(Records)
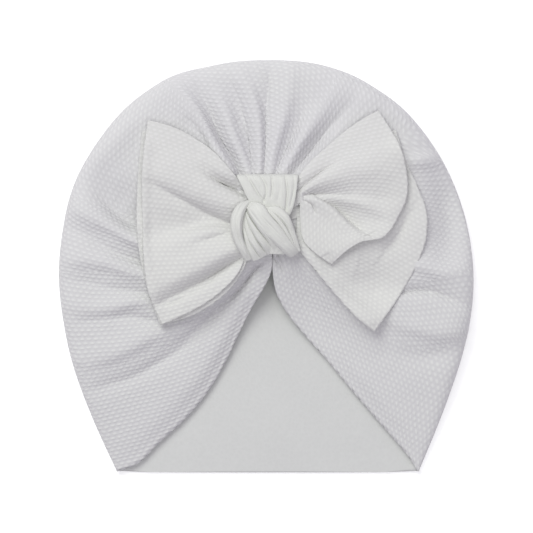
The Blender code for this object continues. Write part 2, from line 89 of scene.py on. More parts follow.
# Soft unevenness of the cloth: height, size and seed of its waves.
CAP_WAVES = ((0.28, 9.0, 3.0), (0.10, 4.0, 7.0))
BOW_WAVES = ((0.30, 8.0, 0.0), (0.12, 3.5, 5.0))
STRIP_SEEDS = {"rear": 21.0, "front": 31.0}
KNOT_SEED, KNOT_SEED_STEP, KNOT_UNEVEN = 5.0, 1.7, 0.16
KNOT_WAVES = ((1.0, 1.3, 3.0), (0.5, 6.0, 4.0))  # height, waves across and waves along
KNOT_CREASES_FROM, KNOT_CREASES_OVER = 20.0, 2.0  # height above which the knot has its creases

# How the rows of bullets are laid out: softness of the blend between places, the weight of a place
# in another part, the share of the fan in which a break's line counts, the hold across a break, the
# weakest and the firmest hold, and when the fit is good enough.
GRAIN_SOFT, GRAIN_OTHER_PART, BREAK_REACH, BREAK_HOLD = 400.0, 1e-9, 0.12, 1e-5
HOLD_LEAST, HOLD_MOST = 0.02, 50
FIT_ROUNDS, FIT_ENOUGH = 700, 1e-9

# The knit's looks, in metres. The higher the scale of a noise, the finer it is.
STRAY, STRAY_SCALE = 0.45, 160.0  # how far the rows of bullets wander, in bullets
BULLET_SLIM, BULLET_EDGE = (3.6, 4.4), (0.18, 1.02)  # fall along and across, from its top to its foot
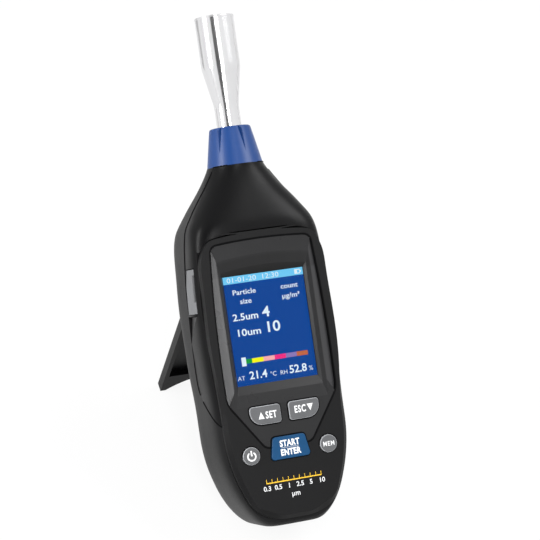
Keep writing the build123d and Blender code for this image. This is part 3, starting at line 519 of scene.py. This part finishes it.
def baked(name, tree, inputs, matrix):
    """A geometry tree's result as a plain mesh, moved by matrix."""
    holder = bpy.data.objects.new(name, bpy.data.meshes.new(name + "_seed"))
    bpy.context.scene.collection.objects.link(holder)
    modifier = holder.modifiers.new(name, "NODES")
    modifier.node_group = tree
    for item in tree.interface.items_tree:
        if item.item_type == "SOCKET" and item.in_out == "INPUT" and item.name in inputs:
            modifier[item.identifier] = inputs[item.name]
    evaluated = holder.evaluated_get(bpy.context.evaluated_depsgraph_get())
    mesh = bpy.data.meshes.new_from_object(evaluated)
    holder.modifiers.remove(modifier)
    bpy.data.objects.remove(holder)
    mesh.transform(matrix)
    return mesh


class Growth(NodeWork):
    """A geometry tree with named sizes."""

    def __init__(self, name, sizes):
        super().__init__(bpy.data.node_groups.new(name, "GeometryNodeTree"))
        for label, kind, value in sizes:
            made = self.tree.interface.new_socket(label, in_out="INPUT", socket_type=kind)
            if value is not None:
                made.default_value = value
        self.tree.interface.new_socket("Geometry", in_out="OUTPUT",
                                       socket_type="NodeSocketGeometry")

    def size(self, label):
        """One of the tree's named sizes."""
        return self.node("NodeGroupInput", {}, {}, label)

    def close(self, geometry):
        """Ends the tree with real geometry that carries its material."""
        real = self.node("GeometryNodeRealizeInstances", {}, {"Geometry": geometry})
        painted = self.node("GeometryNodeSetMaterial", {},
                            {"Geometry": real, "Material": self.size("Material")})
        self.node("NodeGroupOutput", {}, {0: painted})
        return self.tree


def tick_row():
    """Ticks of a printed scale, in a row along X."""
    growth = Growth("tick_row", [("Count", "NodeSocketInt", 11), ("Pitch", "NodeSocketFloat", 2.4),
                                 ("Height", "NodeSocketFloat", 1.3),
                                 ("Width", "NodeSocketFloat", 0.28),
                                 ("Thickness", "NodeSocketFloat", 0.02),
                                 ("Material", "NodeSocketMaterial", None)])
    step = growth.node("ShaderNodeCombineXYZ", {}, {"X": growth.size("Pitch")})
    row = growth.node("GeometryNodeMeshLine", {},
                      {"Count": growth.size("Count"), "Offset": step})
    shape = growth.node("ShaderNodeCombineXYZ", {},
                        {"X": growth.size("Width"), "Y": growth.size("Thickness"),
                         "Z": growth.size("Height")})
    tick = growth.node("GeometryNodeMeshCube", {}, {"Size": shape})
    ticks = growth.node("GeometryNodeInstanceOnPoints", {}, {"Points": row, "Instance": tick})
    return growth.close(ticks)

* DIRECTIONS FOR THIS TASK
Give the complete listing a second time, exactly as it reads.

* COMPLETE OUTPUT
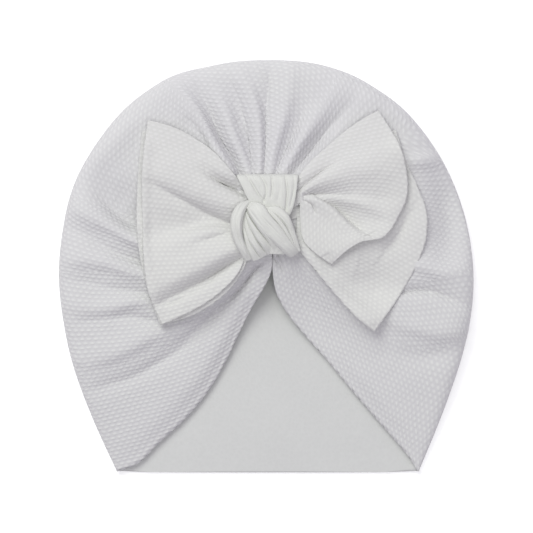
The Blender code for this object continues. Write part 2, from line 89 of scene.py on. More parts follow.
# Soft unevenness of the cloth: height, size and seed of its waves.
CAP_WAVES = ((0.28, 9.0, 3.0), (0.10, 4.0, 7.0))
BOW_WAVES = ((0.30, 8.0, 0.0), (0.12, 3.5, 5.0))
STRIP_SEEDS = {"rear": 21.0, "front": 31.0}
KNOT_SEED, KNOT_SEED_STEP, KNOT_UNEVEN = 5.0, 1.7, 0.16
KNOT_WAVES = ((1.0, 1.3, 3.0), (0.5, 6.0, 4.0))  # height, waves across and waves along
KNOT_CREASES_FROM, KNOT_CREASES_OVER = 20.0, 2.0  # height above which the knot has its creases

# How the rows of bullets are laid out: softness of the blend between places, the weight of a place
# in another part, the share of the fan in which a break's line counts, the hold across a break, the
# weakest and the firmest hold, and when the fit is good enough.
GRAIN_SOFT, GRAIN_OTHER_PART, BREAK_REACH, BREAK_HOLD = 400.0, 1e-9, 0.12, 1e-5
HOLD_LEAST, HOLD_MOST = 0.02, 50
FIT_ROUNDS, FIT_ENOUGH = 700, 1e-9

# The knit's looks, in metres. The higher the scale of a noise, the finer it is.
STRAY, STRAY_SCALE = 0.45, 160.0  # how far the rows of bullets wander, in bullets
BULLET_SLIM, BULLET_EDGE = (3.6, 4.4), (0.18, 1.02)  # fall along and across, from its top to its foot
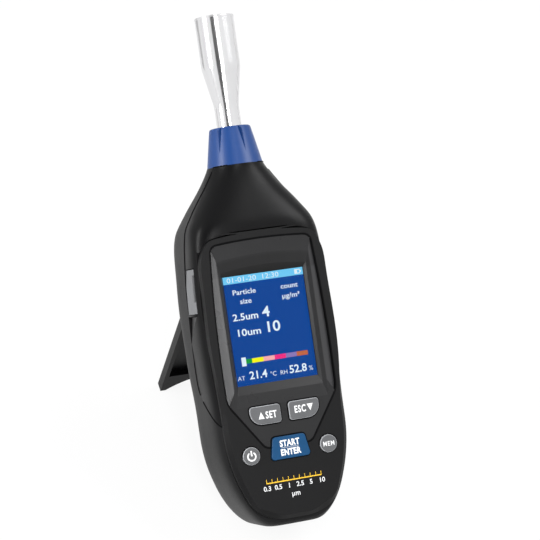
Keep writing the build123d and Blender code for this image. This is part 3, starting at line 519 of scene.py. This part finishes it.
def baked(name, tree, inputs, matrix):
    """A geometry tree's result as a plain mesh, moved by matrix."""
    holder = bpy.data.objects.new(name, bpy.data.meshes.new(name + "_seed"))
    bpy.context.scene.collection.objects.link(holder)
    modifier = holder.modifiers.new(name, "NODES")
    modifier.node_group = tree
    for item in tree.interface.items_tree:
        if item.item_type == "SOCKET" and item.in_out == "INPUT" and item.name in inputs:
            modifier[item.identifier] = inputs[item.name]
    evaluated = holder.evaluated_get(bpy.context.evaluated_depsgraph_get())
    mesh = bpy.data.meshes.new_from_object(evaluated)
    holder.modifiers.remove(modifier)
    bpy.data.objects.remove(holder)
    mesh.transform(matrix)
    return mesh


class Growth(NodeWork):
    """A geometry tree with named sizes."""

    def __init__(self, name, sizes):
        super().__init__(bpy.data.node_groups.new(name, "GeometryNodeTree"))
        for label, kind, value in sizes:
            made = self.tree.interface.new_socket(label, in_out="INPUT", socket_type=kind)
            if value is not None:
                made.default_value = value
        self.tree.interface.new_socket("Geometry", in_out="OUTPUT",
                                       socket_type="NodeSocketGeometry")

    def size(self, label):
        """One of the tree's named sizes."""
        return self.node("NodeGroupInput", {}, {}, label)

    def close(self, geometry):
        """Ends the tree with real geometry that carries its material."""
        real = self.node("GeometryNodeRealizeInstances", {}, {"Geometry": geometry})
        painted = self.node("GeometryNodeSetMaterial", {},
                            {"Geometry": real, "Material": self.size("Material")})
        self.node("NodeGroupOutput", {}, {0: painted})
        return self.tree


def tick_row():
    """Ticks of a printed scale, in a row along X."""
    growth = Growth("tick_row", [("Count", "NodeSocketInt", 11), ("Pitch", "NodeSocketFloat", 2.4),
                                 ("Height", "NodeSocketFloat", 1.3),
                                 ("Width", "NodeSocketFloat", 0.28),
                                 ("Thickness", "NodeSocketFloat", 0.02),
                                 ("Material", "NodeSocketMaterial", None)])
    step = growth.node("ShaderNodeCombineXYZ", {}, {"X": growth.size("Pitch")})
    row = growth.node("GeometryNodeMeshLine", {},
                      {"Count": growth.size("Count"), "Offset": step})
    shape = growth.node("ShaderNodeCombineXYZ", {},
                        {"X": growth.size("Width"), "Y": growth.size("Thickness"),
                         "Z": growth.size("Height")})
    tick = growth.node("GeometryNodeMeshCube", {}, {"Size": shape})
    ticks = growth.node("GeometryNodeInstanceOnPoints", {}, {"Points": row, "Instance": tick})
    return growth.close(ticks)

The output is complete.